Blocking all mergers during pandemic is ‘misguided,’ DOJ antitrust chief says

Politics

Makan Delrahim, U.S. assistant attorney general for the antitrust division, speaks during the Wall Street Journal Tech Live global technology conference in Laguna Beach, California, U.S., on Monday, Oct. 22, 2019.

Martina Albertazzi | Bloomberg | Getty Images

Makan Delrahim, the top antitrust official at the Justice Department, told CNBC on Wednesday he believes a pandemic moratorium on big corporate mergers would be “misguided.”

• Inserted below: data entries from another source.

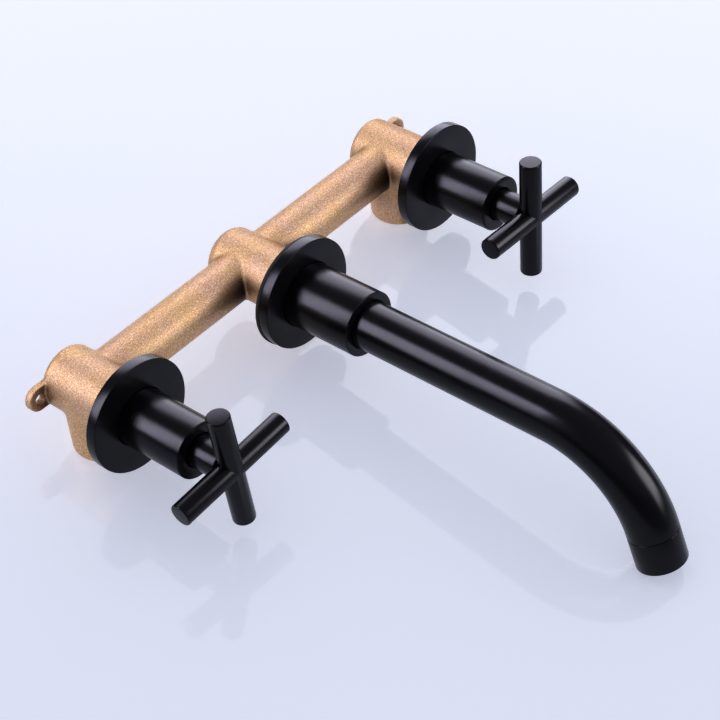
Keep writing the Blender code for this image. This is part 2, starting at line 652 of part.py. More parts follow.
def make_aerator():
    """The screw-in end of the spout: housing, flow insert and washer, in a frame at the bend's end."""
    end = spout_path(SPOUT_BACK_Y, 0.0)[-1]
    direction = spout_end_direction()
    tilt = atan2(direction.z, -direction.y)
    frame = Matrix.Translation(end) @ Matrix.Rotation(-tilt, 4, "X")
    start, tip = -0.0004 - GAP, -AERATOR_LENGTH
    edge = PLATE_EDGE
    ledge_front, ledge_back = AERATOR_LEDGE_Y
    housing = turned("aerator_housing", [
        (AERATOR_MOUTH_R, tip), (SPOUT_R - edge, tip), (SPOUT_R, tip + edge), (SPOUT_R, start - edge),
        (SPOUT_R - edge, start), (AERATOR_THREAD_R, start), (AERATOR_THREAD_R, AERATOR_THREAD_END_Y),
        (AERATOR_BORE_R, AERATOR_THREAD_END_Y), (AERATOR_BORE_R, ledge_back),
        (AERATOR_LEDGE_R, ledge_back), (AERATOR_LEDGE_R, ledge_front), (AERATOR_MOUTH_R, ledge_front)],
        SEGMENTS, frame)
    finish_piece(housing, BLACK_FINISH)
    insert = turned("aerator_insert", plug_profile(INSERT_R, *INSERT_Y), SMALL_SEGMENTS)
    around = [2 * pi * i / JETS for i in range(JETS)]
    for x, z in [*((JET_RING_R * cos(turn), JET_RING_R * sin(turn)) for turn in around), (0, 0)]:
        insert = cut(insert, rod("jet", JET_R, (x, INSERT_Y[0] - PAST, z), (x, INSERT_Y[1] + PAST, z), 10))
    insert.matrix_world = frame
    finish_piece(insert, PLASTIC)
    washer = turned("aerator_washer", ring_profile(*WASHER_R, *WASHER_Y), SMALL_SEGMENTS, frame)
    finish_piece(washer, RUBBER)


# ---------------------------------------------------------------- the whole faucet
make_valve_body()
for side, x in SIDES.items():
    make_plate(f"{side}_escutcheon", f"{side}_escutcheon_o_ring", x, 0.0, SLEEVE_R)
    make_sleeve(f"{side}_sleeve", x)
    make_headwork_body(side, x)
    make_stem(side, x)
    make_discs(side, x)
    make_clip(side, x)
    make_handle(side, x)
make_plate("spout_escutcheon", "spout_escutcheon_o_ring", 0.0, MID_PLATE_BACK_Y, MID_SLEEVE_R)
make_gasket()
make_spout_sleeve()
make_nipple()
make_spout_tube()
make_aerator()
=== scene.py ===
"""Looks of the concealed wall faucet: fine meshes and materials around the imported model.

Metres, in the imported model's own frame: +X from the hot side to the cold side, -Y out of the wall, +Z up.
"""
from math import atan2, cos, pi, radians, sin, tan

import bmesh
import bpy
import numpy as np
from mathutils import Matrix, Vector


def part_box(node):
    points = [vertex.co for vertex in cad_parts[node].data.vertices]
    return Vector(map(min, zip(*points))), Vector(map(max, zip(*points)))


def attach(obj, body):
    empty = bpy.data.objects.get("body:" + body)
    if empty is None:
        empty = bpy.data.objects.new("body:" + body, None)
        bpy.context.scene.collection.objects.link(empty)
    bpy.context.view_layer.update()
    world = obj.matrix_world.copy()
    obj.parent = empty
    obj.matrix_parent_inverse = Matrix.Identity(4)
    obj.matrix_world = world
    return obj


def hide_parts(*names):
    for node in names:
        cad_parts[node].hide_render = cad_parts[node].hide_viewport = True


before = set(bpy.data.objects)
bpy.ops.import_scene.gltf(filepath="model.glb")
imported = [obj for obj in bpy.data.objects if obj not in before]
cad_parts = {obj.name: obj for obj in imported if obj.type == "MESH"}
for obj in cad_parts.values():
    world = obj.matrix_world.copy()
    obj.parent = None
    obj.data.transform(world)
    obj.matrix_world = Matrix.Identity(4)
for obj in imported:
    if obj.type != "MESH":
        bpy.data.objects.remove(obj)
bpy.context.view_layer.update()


# ---------------------------------------------------------------- sizes read from the frame
def centre_of(node):
    low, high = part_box(node)
    return (low + high) / 2


def radius_of(node):
    """Radius of a piece turned about the Y axis."""
    low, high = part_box(node)
    return (high.z - low.z) / 2


def span_y(node):
    """Front and back of a node along Y."""
    low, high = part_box(node)
    return low.y, high.y


SIDES = {side: centre_of(f"{side}_escutcheon").x for side in ("hot", "cold")}
AXIS_X = SIDES["cold"]                          # spout axis to valve axis
BODY_LOW, BODY_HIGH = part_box("valve_body")
SPOUT_R = (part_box("spout_tube")[1].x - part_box("spout_tube")[0].x) / 2
RUNNING_GAP = 0.0003                            # kept between turned pieces that slide in each other

# brass body
BOSS_R = 0.0146
BOSS_FRONT_Y = 0.0010
BOSS_BACK_Y = 0.0410
MID_BOSS_R = 0.0143
TUBE_R = 0.0111
TUBE_Y = 0.0257
LEG_R = 0.0145
LEG_Y = 0.0225
EAR_X = 0.0179                                  # valve axis to screw hole
EAR_R = BODY_HIGH.x - AXIS_X - EAR_X
EAR_HOLE_R = 0.00275
EAR_FRONT_Y = 0.0375
BLANK_FRONT_Y = -0.012                          # the casting before its boss fronts are faced
INLET_R = 0.0100
INLET_DEPTH = 0.0120
PASSAGE_R = 0.0045
VALVE_BORE_R = 0.0106
VALVE_BORE_DEPTH = 0.0170
THREAD_HEIGHT = 0.0008
THREAD_PITCH = 0.00181                          # 14 threads to the inch

# spout
BEND_START_Y = -0.1432
BEND_RADIUS = 0.0526
BEND_ANGLE = radians(71.6)
SPOUT_WALL = 0.0015
SPOUT_END = 0.0003                              # past the end of the bend, as the next three are
AERATOR_START = 0.0006                          # the joint line is between it and SPOUT_END
AERATOR_SHANK_END = -0.0050                     # inside the tube
AERATOR_END = 0.0158
AERATOR_SHANK_R = 0.0094
AERATOR_BORE_R = 0.0080
AERATOR_MOUTH_R = 0.0082
AERATOR_LEDGE_R = 0.0070

# plates and sleeves
PLATE_SKIN = 0.0018
PLATE_COLLAR = 0.0031                           # thickness of the ring around the sleeve
VALVE_SLEEVE_WALL = 0.0014
VALVE_SLEEVE_LIP = 0.0025
VALVE_SLEEVE_HOLE_R = 0.0081
SPOUT_SLEEVE_WALL = 0.0016
SPOUT_SLEEVE_LIP = 0.0080
SCREW_HOLE_R = 0.0022                           # set screws of the spout sleeve and the handles
EDGE_R = 0.0002                                 # broken edge of a turned piece

# cross handles
ARM_R = 0.0051
ARM_EDGE_R = 0.0007
HUB_R = 0.0075
HUB_FRONT_Y = -0.0540
HUB_SOCKET_R = 0.00425
HUB_SOCKET_END_Y = -0.0485

ROUND = 128                                     # segments around the larger turned pieces


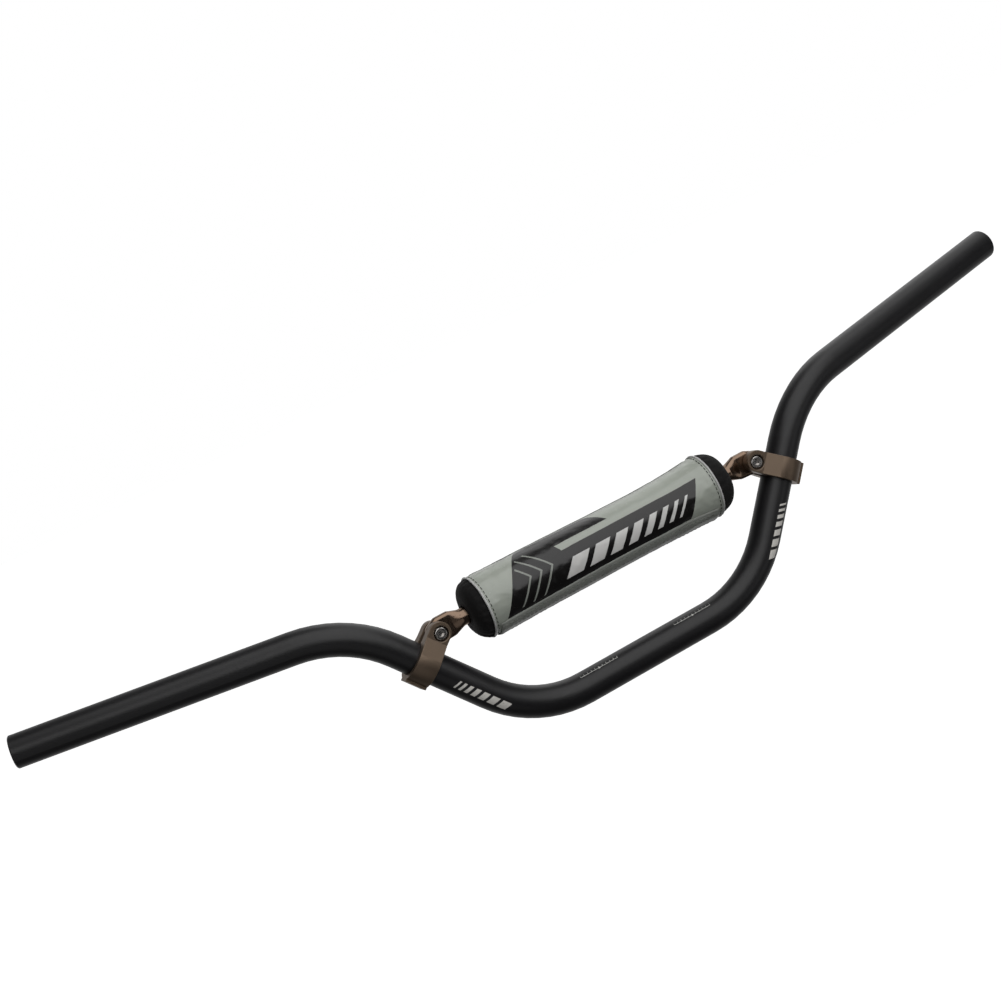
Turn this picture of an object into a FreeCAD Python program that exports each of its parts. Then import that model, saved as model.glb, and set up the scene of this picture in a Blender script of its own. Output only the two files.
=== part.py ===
import FreeCAD, Part
import math
import os

# Off-road handlebar with a bolted crossbar and a round crossbar pad.
# Millimetres. The origin is the centre of the straight middle of the bar, which the triple-clamp
# grips. X runs along that middle to the right, Y points back to the rider (the grips sweep that
# way) and Z points up along the plane of the two risers.

Vector = FreeCAD.Vector
X_AXIS = Vector(1, 0, 0)
Y_AXIS = Vector(0, 1, 0)
Z_AXIS = Vector(0, 0, 1)
ORIGIN = Vector(0, 0, 0)

# --- bar tube ---------------------------------------------------------------------------------
BAR_D = 22.2                              # 7/8 in bar
BAR_WALL = 4.0
BAR_R = BAR_D / 2
BORE_R = BAR_R - BAR_WALL
INNER_VERTEX = Vector(89.0, 0, 0)         # where the middle and the riser would meet
OUTER_VERTEX = Vector(180.5, 0, 112.0)    # where the riser and the grip section would meet
BAR_END = Vector(397.5, 49.0, 134.5)      # centre of the right end face
INNER_BEND_R = 81.0
OUTER_BEND_R = 85.0
END_CHAMFER = 0.8

# --- crossbar clamps --------------------------------------------------------------------------
CLAMP_ALONG_RISER = 87.05                 # clamp bolt's place along the riser, from the inner vertex
CLAMP_FIT = 0.03                          # radial gap that keeps strap and bar just apart
STRAP_R = 14.9                            # outside of the strap round the bar
STRAP_LOW = 6.9                           # strap edge below the bolt, along the riser
STRAP_HIGH = 8.3                          # strap edge above the bolt, along the riser
FOOT_DEPTH = 15.7                         # flat foot, measured from the bar axis
FOOT_HALF_WIDTH = 5.6
EAR_HALF_SPAN = 10.8                      # outer faces of the two ears
EAR_START = 16.0                          # where the sloping cheek becomes the flat ear
BOLT_FROM_BAR = 21.8                      # bolt axis to bar axis
SLOT_HALF = 3.2                           # gap between the ears

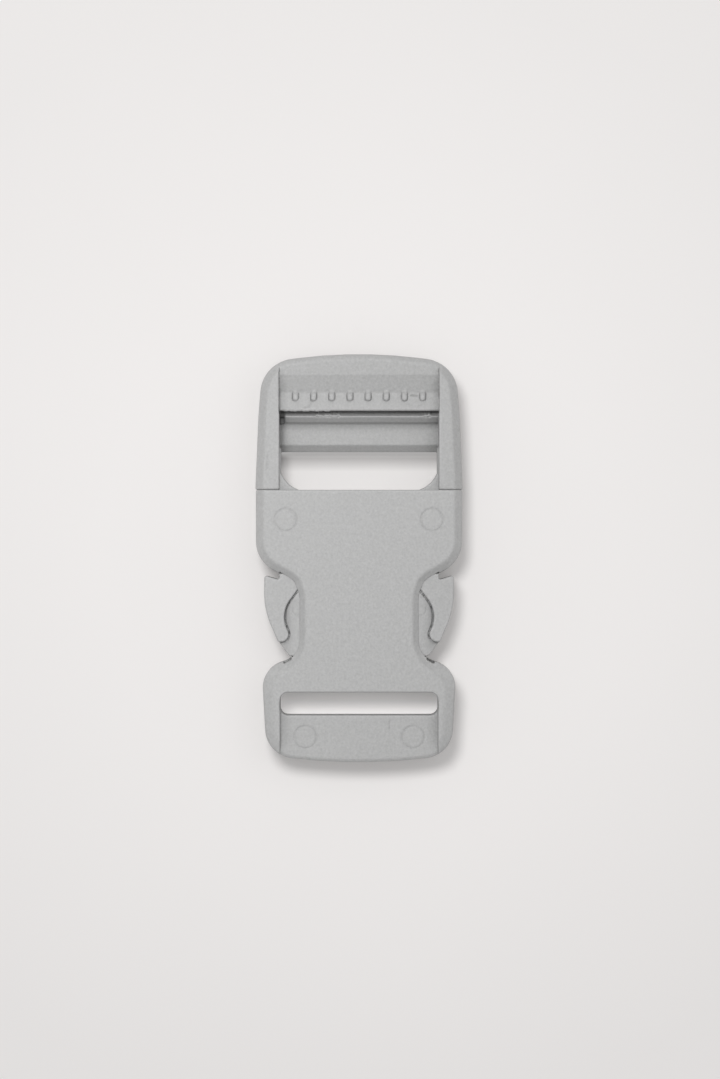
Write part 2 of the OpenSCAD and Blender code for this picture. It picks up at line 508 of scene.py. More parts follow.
def edge_marks(form: Field, skin: Skin, lines: tuple[Ring | Stroke, ...]) -> dict[Mark, Array]:
    """How far each point of a skin lies on a worn edge, in a corner, a hollow or a fine line.

    Under a flat face the field at depth d is -d. It is nearer to zero behind an edge that
    stands out, and in front of a corner, or at greater reach of a hollow, it is less than d.

    Args:
        form: The field that the skin was made from.
        skin: The skin.
        lines: The fine lines on its front.

    Returns:
        The marks, from 0 to 1.
    """
    edge_d, corner_d, hollow_d = 0.5, 0.8, 2.2
    on_front = skin.normals[:, 2] > 0.3

    def ahead(distance: float) -> Array:
        """The field at that distance in front of each point."""
        return form(*(skin.points + distance * skin.normals).T)

    return {
        Mark.EDGE: np.clip(1.0 + ahead(-edge_d) / edge_d, 0.0, 1.0),
        Mark.CORNER: np.clip(1.0 - ahead(corner_d) / corner_d, 0.0, 1.0),
        Mark.HOLLOW: np.clip(1.0 - ahead(hollow_d) / hollow_d, 0.0, 1.0),
        Mark.LINE: scored(lines, *skin.points.T[:2], LINE_W) * on_front,
    }


def write_piece(name: str, skin: Skin, finish: bpy.types.Material) -> bpy.types.Object:
    """Puts a surface into a new piece that rides on the buckle's one body.

    Args:
        name: The piece's name.
        skin: Its surface, in millimetres.
        finish: Its material.

    Returns:
        The new object, at the origin.
    """
    mesh = bpy.data.meshes.new(name)
    count = len(skin.quads)
    mesh.vertices.add(len(skin.points))
    mesh.vertices.foreach_set("co", (skin.points * MM).astype(np.float32).ravel())
    mesh.loops.add(4 * count)
    mesh.loops.foreach_set("vertex_index", skin.quads.astype(np.int32).ravel())
    mesh.polygons.add(count)
    mesh.polygons.foreach_set("loop_start", np.arange(0, 4 * count, 4, dtype=np.int32))
    mesh.update(calc_edges=True)
    mesh.validate()
    for mark, values in skin.marks.items():
        layer = mesh.attributes.new(mark.value, "FLOAT", "POINT")
        layer.data.foreach_set("value", values.astype(np.float32))
    mesh.polygons.foreach_set("use_smooth", np.ones(count, bool))
    mesh.normals_split_custom_set_from_vertices(skin.normals.astype(np.float32))
    mesh.materials.append(finish)
    piece = bpy.data.objects.new(name, mesh)
    bpy.context.scene.collection.objects.link(piece)
    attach(piece, BODY)
    log.info("%s: %d points, %d triangles", name, len(skin.points), 2 * count)
    return piece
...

Sen. Elizabeth Warren, D-Mass., and fellow progressive Rep. Alexandria Ocasio-Cortez, D-N.Y., have proposed “The Pandemic Anti-Monopoly Act” to “stop large corporations from exploiting the coronavirus pandemic to engage in harmful mergers.” It would place a moratorium on deals for companies with more than $100 million in revenue, as well as some private equity funds and hedge funds.

“We haven’t seen the legislative language, so we can’t have any official position on it,” Delharim said in a “Squawk Box” interview. “However, I think it would be misguided to just block all attempts for transactions.”

He added: “For every complex problem, there’s a very simple solution — and it’s wrong.”

Delrahim said some transactions may be “very necessary” now — to ensure that companies have liquidity and to keep workers employed. With that in mind, Delrahim said his department will not review transactions with its “head in the sand.”

That could mean allowing companies to use the “failing firm” defense to justify a deal that may have otherwise been viewed as anti-competitive. To meet that criteria, Delrahim said, a company must prove that it is unable to meet its financial obligations or reorganize its debt through bankruptcy and has already made a good faith effort to find a less anti-competitive buyer.

When asked whether Amazon’s rumored interest in acquiring movie theater operator AMC Entertainment would fit within the “failing firm” framework, Delrahim declined to comment on the potential deal explicitly.

“The movie exhibition industry has gone through some challenges over the years, just with the high capital expense they must continue to put in, and the movie theaters have been shut down, like theme parks,” he said.

“So we would look at it again under the same three-part test — should that be a defense to the merger,” he said, adding that the deal itself might not pose competition concerns even under normal conditions.